ずっと大切な3つのしつけ
しつけには、時間がかかります。
たいていの場合、一度や二度、言ってできることではありません。
何度も何度も繰り返し教え、やらせて、身につけさせるものです。たとえば、しつけで大事なものは「3つ」と教育界では言われます。
これは、京都大学出身の哲学者で、教育学者でもあった森信三先生が提唱されて以来、半世紀以上も継承されてきた基本中の基本「しつけ3原則」です。
その3つとは、
1 あいさつができる。
2 「ハイ」とはっきり返事ができる。
3 ハキモノを脱いだら必ずそろえ、席を立ったら必ずイスを入れられる。
ということです。
森信三先生は、これらをしつければ、他のことも難なくできるようになると論じられました。
その主張は心ある多くの教師に受け入れられ、広がり、根強く支持されています。
実は、このしつけ三原則は、幼児や小学生のためだけのものではありませんね。
学校を出て、社会人になっても、多くの企業などで同じようなことを研修で新入社員にしつけていませんか。

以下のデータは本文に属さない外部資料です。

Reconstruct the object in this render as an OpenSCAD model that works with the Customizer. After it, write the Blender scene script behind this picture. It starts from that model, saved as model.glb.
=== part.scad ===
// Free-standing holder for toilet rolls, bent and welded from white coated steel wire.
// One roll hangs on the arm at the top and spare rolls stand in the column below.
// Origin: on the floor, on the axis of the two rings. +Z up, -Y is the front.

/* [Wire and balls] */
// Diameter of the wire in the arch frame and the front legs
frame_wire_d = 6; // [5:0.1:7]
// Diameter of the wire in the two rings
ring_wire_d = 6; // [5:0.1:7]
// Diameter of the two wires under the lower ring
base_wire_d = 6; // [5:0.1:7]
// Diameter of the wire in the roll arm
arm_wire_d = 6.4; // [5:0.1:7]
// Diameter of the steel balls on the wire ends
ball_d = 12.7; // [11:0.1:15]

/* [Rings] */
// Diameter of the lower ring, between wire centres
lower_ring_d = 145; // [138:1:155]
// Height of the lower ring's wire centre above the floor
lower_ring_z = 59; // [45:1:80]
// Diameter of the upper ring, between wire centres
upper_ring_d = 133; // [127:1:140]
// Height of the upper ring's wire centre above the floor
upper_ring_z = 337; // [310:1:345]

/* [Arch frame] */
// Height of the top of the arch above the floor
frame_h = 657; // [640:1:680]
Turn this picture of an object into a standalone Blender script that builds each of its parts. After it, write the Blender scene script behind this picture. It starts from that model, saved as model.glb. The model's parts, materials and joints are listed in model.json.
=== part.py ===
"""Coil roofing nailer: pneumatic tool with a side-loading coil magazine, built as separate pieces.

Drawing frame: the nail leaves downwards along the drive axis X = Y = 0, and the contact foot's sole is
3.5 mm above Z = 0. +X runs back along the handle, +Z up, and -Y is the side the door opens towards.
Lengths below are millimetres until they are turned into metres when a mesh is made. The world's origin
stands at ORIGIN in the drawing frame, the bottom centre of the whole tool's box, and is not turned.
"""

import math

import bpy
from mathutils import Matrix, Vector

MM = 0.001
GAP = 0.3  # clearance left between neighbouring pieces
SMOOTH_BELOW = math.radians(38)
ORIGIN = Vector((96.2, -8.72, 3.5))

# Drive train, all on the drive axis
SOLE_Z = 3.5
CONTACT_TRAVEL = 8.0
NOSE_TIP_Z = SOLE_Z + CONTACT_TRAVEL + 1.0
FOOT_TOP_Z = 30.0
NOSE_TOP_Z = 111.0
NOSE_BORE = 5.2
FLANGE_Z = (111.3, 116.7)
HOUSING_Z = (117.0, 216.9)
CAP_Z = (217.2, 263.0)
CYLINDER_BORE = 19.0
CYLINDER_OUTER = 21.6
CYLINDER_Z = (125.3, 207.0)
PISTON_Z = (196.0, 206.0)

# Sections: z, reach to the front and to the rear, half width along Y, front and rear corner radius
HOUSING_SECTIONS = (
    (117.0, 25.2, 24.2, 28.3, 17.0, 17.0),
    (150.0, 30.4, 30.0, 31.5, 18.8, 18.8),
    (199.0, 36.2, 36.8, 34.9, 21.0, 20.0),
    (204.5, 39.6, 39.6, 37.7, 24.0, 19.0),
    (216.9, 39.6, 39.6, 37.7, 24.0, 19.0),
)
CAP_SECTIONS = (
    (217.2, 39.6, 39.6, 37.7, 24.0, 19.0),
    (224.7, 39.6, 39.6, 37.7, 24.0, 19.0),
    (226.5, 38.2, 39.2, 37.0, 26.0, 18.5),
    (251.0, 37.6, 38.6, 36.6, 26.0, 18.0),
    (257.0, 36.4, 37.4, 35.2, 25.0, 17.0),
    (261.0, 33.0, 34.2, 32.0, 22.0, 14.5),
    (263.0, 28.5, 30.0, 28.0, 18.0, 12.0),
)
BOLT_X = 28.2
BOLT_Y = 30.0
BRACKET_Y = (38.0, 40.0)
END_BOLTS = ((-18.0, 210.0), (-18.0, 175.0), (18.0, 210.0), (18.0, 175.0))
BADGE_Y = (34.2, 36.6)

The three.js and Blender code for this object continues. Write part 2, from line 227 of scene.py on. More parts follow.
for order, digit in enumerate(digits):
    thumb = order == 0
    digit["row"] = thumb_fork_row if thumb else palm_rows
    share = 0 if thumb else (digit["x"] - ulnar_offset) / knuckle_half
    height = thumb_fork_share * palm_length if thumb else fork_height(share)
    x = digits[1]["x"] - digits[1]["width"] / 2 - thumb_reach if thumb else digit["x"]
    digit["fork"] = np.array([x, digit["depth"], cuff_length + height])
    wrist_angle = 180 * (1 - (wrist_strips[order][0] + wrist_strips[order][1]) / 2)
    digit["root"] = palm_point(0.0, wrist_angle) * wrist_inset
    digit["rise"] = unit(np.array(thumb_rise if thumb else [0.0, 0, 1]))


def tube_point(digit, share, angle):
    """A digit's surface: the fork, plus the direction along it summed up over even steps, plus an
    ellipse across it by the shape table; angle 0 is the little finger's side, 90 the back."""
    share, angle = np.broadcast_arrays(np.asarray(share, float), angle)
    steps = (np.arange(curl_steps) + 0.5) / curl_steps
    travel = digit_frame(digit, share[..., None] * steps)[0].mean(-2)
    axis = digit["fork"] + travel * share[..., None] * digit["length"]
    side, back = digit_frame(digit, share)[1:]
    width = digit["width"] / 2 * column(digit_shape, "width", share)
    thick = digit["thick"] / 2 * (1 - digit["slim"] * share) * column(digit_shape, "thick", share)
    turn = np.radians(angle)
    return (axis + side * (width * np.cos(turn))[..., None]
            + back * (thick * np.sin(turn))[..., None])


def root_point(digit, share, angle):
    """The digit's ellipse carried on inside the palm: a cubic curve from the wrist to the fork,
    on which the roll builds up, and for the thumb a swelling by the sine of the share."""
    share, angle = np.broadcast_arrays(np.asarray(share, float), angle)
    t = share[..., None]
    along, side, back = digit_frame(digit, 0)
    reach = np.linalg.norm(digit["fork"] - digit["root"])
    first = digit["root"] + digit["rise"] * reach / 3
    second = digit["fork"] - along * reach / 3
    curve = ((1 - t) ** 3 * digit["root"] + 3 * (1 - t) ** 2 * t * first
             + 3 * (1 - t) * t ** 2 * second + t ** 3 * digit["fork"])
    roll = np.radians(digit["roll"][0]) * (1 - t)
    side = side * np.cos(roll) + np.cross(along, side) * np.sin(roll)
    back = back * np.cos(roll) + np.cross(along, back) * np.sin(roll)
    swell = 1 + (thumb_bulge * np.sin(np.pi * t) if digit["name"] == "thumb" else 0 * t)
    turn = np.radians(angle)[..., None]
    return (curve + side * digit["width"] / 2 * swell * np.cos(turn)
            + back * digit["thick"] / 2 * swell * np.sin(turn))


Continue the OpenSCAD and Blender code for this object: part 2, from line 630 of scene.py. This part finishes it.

つまり、「あいさつ」「返事」「後片付け」は、社会人としてもよい人間関係を築き、よい仕事をしていく上でも基本中の基本だからです。
しかし、「最近の若い者はあいさつさえできんなあ」と言われるように、実際はなかなか身につかないものでもあるのです。
それを小さなわが子に何度かしつけたとしても、すぐにはできないのはあたり前です。
とくに男の子は、30分前に言ったことをもうすぐに忘れています。
何度言っても、同じことを繰り返します。
たいていそうなのです。それが男の子というものです。
男の子は後から伸びる!
子育ては、急ぐ必要はありません。いまその場で結果をださなくてもいいのです。
とくに男の子は、成長のスピードが遅い。
同年齢の女の子よりもやや幼いのです。
これは、体格的には中学2年生くらいまで続きます。
精神的には、高校生になっても女の子のほうが成熟しているのが一般的です。
これは男の子と女の子の成長のスピードが違うだけなので、ご心配にはおよびません。
小学1年生の担任をしているとき、子どもたちのお母さんから、「うちの子は姉が1年生の頃と比べると、なんだかボーッとして頼りないみたいですけど、だいじょうぶでしょうか」というようなご質問をたびたび受けたものです。
そんなときはいつも、「男の子の場合、この時期の女子と比べて成長が遅いのが普通ですので、ご心配なさる必要はありませんよ。男の子はあとで伸びますから」というようなことを申し上げてきました。
それでも心配そうなお母さんには、「あの坂本龍馬だって、子どもの頃は伸び悩んでいたらしいですよ。男の子はいつか豹変するものです」と付け加えたこともあります。
男の子が女の子より身体的、精神的な面だけでなく、学力も中学生以降に急速に伸びるということは多くあることなのです。
子育ては、いますぐ結果をださなくてもいいのです。
そう思うと、ちょっと気がラクになりませんか。
なによりも、お母さんに笑顔が戻ったほうが、子どもにとってもお母さんにとってもプラス。
そして、それが幸せを引き出すエネルギーになります。
しつけは、結果を急がず、長い目で少しずつ・・・。